▶ **Exercise brief**:
Set down, please, exactly the lines below that run from the line with "Continue the three.js" to the line with "# Webbing, rings and patch", both lines included.

▶ **Items from a dataset**:
►
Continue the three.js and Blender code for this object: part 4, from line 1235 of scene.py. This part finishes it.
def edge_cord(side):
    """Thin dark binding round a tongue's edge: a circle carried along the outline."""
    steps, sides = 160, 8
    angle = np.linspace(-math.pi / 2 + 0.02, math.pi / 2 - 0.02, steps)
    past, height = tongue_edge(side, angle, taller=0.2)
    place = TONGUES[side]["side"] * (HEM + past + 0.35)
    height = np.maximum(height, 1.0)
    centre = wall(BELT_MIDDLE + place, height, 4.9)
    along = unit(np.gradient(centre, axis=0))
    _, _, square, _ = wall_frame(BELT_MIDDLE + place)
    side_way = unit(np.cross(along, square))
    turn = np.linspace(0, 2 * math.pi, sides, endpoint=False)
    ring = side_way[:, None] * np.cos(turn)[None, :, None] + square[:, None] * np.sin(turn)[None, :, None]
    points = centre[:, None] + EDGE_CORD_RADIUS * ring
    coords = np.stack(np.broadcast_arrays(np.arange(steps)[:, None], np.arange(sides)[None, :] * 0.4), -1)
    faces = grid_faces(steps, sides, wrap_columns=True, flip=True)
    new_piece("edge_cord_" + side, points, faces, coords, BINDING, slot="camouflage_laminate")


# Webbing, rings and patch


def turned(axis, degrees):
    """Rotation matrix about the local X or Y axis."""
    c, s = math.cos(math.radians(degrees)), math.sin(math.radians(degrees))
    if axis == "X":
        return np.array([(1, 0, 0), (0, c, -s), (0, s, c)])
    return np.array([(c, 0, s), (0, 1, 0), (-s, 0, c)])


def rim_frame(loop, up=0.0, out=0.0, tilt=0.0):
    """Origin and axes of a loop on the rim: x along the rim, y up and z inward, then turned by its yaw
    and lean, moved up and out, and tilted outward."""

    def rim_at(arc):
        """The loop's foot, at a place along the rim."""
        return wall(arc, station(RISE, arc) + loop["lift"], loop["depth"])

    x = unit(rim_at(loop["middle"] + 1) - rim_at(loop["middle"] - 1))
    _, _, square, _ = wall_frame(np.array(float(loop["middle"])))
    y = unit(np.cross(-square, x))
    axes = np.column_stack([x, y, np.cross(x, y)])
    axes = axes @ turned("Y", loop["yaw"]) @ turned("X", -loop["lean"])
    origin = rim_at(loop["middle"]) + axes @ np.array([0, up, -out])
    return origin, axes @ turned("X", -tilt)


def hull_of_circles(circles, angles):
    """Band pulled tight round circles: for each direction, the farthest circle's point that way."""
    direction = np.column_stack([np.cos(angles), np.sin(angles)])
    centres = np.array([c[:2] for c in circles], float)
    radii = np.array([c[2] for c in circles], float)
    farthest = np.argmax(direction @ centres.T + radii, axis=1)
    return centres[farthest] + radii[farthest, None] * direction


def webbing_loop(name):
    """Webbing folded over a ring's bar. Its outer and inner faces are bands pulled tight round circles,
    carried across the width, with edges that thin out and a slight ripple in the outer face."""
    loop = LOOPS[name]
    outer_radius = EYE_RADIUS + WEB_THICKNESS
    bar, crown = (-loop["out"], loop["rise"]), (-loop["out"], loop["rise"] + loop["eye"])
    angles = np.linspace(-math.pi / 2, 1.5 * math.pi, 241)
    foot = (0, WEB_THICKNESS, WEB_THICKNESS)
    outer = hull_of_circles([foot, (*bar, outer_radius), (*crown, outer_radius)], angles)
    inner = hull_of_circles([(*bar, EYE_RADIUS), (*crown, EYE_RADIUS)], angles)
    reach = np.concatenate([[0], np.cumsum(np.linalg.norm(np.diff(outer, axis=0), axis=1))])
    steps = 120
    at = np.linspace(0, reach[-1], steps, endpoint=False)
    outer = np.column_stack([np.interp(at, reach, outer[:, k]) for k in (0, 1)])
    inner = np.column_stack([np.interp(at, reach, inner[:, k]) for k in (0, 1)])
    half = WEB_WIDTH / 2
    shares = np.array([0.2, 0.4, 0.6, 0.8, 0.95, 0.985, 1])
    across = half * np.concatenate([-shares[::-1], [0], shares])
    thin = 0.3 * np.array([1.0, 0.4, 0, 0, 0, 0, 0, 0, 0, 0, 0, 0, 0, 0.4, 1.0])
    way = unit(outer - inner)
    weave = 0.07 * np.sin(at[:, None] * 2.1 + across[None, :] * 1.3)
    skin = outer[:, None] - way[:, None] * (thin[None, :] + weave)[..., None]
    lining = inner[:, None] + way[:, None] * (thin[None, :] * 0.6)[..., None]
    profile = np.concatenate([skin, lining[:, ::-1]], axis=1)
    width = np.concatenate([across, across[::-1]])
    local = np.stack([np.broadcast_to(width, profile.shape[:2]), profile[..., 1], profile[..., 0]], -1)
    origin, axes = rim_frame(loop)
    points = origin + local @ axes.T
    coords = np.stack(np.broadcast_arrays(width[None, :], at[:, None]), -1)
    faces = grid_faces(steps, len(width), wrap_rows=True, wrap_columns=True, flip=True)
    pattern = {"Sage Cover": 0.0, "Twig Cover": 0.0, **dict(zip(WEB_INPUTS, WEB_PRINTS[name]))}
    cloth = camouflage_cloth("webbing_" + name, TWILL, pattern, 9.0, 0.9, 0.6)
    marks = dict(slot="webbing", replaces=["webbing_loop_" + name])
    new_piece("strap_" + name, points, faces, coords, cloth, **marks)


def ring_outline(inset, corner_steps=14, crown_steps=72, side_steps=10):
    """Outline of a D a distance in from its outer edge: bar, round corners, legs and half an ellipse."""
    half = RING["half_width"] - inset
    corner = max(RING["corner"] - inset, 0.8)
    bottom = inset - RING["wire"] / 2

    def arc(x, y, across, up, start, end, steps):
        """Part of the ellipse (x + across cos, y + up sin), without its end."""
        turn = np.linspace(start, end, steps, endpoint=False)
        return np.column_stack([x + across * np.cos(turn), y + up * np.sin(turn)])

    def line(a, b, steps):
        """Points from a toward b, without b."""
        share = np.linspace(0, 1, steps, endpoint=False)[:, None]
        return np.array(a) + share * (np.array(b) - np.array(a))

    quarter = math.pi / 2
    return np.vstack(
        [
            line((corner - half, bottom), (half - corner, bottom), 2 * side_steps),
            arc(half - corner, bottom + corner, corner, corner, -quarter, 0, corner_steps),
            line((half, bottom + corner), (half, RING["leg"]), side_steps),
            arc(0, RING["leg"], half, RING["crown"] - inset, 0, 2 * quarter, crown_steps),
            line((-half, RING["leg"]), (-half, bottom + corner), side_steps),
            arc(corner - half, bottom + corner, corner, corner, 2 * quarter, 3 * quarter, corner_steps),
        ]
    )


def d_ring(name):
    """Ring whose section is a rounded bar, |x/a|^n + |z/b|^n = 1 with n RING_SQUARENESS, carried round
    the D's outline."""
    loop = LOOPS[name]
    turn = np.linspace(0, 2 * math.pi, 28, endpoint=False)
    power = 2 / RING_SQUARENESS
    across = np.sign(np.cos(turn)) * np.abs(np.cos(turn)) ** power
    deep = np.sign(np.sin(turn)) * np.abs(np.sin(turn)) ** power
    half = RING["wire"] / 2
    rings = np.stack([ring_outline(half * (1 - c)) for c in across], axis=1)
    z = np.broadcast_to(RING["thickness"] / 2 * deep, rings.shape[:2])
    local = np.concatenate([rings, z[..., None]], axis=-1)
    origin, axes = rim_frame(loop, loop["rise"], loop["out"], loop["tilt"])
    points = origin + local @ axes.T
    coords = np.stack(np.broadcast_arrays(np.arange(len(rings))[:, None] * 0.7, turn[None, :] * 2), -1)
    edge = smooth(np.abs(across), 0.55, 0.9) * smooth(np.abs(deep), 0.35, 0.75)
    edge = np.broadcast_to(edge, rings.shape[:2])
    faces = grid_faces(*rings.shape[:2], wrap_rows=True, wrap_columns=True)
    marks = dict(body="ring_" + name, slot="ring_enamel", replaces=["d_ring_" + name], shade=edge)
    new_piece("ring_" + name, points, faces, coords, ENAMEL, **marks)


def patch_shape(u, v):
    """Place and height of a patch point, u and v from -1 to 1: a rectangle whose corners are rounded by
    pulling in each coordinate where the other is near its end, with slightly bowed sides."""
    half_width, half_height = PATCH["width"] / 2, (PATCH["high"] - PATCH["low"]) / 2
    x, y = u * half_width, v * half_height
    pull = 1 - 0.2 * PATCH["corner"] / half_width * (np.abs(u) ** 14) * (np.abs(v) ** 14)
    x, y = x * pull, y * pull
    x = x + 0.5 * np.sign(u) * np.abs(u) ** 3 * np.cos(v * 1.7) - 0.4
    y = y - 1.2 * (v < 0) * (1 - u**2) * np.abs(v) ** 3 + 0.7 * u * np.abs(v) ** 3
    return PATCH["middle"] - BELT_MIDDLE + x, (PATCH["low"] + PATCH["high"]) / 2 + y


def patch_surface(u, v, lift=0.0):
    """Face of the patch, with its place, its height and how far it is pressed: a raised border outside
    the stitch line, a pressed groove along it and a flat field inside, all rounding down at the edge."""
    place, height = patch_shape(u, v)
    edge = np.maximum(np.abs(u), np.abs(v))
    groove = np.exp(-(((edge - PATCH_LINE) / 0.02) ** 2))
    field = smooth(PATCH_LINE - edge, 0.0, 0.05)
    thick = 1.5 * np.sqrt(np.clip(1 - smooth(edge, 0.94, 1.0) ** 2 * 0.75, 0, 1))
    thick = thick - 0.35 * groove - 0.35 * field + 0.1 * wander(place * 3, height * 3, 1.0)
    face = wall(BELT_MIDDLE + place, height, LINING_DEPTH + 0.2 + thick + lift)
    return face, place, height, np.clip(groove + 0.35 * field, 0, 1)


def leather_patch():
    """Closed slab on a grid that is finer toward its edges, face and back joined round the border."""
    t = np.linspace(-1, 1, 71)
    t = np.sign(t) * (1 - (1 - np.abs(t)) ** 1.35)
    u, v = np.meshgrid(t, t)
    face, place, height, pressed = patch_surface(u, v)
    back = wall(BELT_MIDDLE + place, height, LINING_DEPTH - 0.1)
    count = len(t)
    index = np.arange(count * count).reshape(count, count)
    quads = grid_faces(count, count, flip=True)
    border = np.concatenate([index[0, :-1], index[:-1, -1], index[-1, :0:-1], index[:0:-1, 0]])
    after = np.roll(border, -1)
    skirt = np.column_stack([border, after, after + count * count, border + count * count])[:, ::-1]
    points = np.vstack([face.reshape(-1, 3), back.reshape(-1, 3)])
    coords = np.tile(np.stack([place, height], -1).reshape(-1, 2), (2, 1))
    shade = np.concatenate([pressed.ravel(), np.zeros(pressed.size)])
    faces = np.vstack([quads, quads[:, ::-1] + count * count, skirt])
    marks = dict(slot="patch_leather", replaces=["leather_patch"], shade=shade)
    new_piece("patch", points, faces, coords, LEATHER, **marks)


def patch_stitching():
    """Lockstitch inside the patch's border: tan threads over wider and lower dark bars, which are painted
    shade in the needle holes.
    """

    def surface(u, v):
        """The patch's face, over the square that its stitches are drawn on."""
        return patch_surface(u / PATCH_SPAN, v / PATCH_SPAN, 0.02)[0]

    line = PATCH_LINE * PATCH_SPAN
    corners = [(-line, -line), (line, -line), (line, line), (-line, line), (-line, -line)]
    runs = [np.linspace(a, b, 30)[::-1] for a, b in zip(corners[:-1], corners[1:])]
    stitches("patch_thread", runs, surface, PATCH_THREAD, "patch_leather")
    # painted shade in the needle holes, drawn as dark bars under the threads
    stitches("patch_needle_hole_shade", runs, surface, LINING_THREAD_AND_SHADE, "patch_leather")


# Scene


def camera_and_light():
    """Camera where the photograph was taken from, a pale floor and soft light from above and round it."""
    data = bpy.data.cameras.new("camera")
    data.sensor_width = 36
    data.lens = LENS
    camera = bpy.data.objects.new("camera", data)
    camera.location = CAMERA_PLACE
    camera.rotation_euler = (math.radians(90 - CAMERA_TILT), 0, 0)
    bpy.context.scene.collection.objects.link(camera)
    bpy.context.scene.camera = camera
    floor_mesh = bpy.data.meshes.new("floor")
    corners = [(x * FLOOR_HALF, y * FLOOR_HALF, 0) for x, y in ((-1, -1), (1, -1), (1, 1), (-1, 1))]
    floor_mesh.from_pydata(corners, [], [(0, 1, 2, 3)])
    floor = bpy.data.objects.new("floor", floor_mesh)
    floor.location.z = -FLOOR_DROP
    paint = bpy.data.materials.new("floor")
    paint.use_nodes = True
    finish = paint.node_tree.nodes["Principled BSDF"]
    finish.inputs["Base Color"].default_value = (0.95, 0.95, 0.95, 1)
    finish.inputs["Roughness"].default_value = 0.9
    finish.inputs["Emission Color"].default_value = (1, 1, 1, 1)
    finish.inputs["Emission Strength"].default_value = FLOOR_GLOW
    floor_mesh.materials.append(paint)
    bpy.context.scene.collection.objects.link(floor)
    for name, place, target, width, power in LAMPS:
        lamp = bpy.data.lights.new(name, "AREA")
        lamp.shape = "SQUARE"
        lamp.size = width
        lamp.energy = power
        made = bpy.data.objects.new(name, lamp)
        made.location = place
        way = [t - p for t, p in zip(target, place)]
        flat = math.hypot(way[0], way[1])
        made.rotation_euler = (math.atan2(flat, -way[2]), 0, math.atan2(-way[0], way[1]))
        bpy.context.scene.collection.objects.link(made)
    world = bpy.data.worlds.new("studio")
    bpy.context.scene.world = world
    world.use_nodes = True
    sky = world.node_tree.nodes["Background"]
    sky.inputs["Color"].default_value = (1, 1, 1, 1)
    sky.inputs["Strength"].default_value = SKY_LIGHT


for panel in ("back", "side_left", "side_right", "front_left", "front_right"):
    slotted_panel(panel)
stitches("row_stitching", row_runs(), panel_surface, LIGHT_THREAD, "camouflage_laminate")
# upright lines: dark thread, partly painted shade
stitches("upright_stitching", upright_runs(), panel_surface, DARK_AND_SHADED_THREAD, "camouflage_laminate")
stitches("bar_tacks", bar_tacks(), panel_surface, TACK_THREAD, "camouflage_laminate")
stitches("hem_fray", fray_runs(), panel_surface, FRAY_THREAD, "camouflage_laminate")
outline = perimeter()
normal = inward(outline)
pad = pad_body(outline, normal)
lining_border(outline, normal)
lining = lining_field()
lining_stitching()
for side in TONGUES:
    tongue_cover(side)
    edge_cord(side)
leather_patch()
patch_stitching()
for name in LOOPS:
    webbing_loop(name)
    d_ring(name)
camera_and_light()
◄
►
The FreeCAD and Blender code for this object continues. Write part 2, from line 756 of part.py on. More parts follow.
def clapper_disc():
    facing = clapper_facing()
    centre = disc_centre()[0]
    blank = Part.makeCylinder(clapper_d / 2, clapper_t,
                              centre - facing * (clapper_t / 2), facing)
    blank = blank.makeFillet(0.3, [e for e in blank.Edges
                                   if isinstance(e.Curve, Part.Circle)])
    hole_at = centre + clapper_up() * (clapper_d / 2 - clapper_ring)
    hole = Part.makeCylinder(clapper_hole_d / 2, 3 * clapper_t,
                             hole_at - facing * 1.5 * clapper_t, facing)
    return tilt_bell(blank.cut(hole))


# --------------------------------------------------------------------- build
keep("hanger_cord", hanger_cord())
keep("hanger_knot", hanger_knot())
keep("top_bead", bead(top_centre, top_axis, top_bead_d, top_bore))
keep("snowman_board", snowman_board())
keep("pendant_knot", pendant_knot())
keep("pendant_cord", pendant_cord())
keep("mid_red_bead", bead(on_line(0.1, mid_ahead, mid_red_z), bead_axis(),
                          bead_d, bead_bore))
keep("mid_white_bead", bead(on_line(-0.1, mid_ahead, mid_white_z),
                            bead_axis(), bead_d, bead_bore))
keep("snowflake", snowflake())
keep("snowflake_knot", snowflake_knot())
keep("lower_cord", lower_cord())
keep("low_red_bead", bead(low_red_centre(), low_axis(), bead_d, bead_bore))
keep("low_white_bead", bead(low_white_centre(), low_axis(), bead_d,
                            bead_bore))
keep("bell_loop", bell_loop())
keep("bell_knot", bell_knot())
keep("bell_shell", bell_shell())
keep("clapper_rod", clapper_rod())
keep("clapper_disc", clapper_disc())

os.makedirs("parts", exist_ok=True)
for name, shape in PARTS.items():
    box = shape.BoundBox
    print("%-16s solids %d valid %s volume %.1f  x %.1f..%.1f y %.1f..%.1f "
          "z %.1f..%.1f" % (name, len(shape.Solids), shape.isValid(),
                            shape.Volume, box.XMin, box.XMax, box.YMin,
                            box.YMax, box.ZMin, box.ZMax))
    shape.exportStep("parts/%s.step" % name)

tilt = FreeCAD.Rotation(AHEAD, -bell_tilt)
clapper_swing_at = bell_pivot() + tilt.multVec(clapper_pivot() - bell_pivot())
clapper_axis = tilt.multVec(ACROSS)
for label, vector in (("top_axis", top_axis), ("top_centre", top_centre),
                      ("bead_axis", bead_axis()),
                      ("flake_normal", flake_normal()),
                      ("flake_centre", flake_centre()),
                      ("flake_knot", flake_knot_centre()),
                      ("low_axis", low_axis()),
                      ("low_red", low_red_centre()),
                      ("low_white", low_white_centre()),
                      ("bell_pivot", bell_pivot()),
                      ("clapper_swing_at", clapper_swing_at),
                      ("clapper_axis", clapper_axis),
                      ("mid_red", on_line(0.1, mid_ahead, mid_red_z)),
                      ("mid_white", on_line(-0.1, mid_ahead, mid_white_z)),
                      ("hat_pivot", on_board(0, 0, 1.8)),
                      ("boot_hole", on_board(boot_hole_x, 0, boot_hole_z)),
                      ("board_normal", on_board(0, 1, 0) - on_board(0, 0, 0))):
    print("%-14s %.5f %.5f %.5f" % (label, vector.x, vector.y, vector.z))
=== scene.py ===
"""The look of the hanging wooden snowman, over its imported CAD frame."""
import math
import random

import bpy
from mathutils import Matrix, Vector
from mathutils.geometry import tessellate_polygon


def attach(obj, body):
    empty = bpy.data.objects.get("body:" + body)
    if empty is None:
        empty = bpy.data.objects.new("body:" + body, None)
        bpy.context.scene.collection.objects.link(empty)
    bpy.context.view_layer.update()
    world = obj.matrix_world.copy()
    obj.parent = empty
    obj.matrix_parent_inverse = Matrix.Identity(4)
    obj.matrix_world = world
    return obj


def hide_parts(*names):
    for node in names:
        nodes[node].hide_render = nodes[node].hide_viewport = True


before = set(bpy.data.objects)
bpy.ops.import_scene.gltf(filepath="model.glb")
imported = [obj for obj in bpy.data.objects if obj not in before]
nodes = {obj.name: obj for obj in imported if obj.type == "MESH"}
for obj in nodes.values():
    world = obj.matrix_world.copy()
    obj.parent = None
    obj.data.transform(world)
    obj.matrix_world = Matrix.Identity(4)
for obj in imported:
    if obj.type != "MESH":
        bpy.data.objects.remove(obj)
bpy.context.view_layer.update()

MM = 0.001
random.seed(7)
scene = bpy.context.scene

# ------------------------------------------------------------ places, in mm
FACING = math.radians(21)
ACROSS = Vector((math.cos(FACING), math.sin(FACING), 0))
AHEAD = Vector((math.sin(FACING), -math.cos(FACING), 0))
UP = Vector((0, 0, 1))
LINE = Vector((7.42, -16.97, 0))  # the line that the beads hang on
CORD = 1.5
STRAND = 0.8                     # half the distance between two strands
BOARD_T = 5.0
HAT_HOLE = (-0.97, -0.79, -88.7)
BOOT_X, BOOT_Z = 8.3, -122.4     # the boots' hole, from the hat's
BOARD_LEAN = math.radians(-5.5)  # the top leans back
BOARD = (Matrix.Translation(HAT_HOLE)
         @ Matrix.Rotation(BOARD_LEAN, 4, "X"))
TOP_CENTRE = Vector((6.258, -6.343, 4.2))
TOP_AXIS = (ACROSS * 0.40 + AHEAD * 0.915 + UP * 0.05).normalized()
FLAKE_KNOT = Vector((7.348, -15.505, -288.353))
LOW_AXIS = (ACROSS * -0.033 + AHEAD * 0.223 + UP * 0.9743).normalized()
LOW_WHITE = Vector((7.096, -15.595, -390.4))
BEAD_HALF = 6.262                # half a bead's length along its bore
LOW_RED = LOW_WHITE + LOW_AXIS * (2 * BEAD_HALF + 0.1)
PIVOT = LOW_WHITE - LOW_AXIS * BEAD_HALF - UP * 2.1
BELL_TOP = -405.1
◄
▶ **Exercise result**:
Continue the three.js and Blender code for this object: part 4, from line 1235 of scene.py. This part finishes it.
def edge_cord(side):
    """Thin dark binding round a tongue's edge: a circle carried along the outline."""
    steps, sides = 160, 8
    angle = np.linspace(-math.pi / 2 + 0.02, math.pi / 2 - 0.02, steps)
    past, height = tongue_edge(side, angle, taller=0.2)
    place = TONGUES[side]["side"] * (HEM + past + 0.35)
    height = np.maximum(height, 1.0)
    centre = wall(BELT_MIDDLE + place, height, 4.9)
    along = unit(np.gradient(centre, axis=0))
    _, _, square, _ = wall_frame(BELT_MIDDLE + place)
    side_way = unit(np.cross(along, square))
    turn = np.linspace(0, 2 * math.pi, sides, endpoint=False)
    ring = side_way[:, None] * np.cos(turn)[None, :, None] + square[:, None] * np.sin(turn)[None, :, None]
    points = centre[:, None] + EDGE_CORD_RADIUS * ring
    coords = np.stack(np.broadcast_arrays(np.arange(steps)[:, None], np.arange(sides)[None, :] * 0.4), -1)
    faces = grid_faces(steps, sides, wrap_columns=True, flip=True)
    new_piece("edge_cord_" + side, points, faces, coords, BINDING, slot="camouflage_laminate")


# Webbing, rings and patch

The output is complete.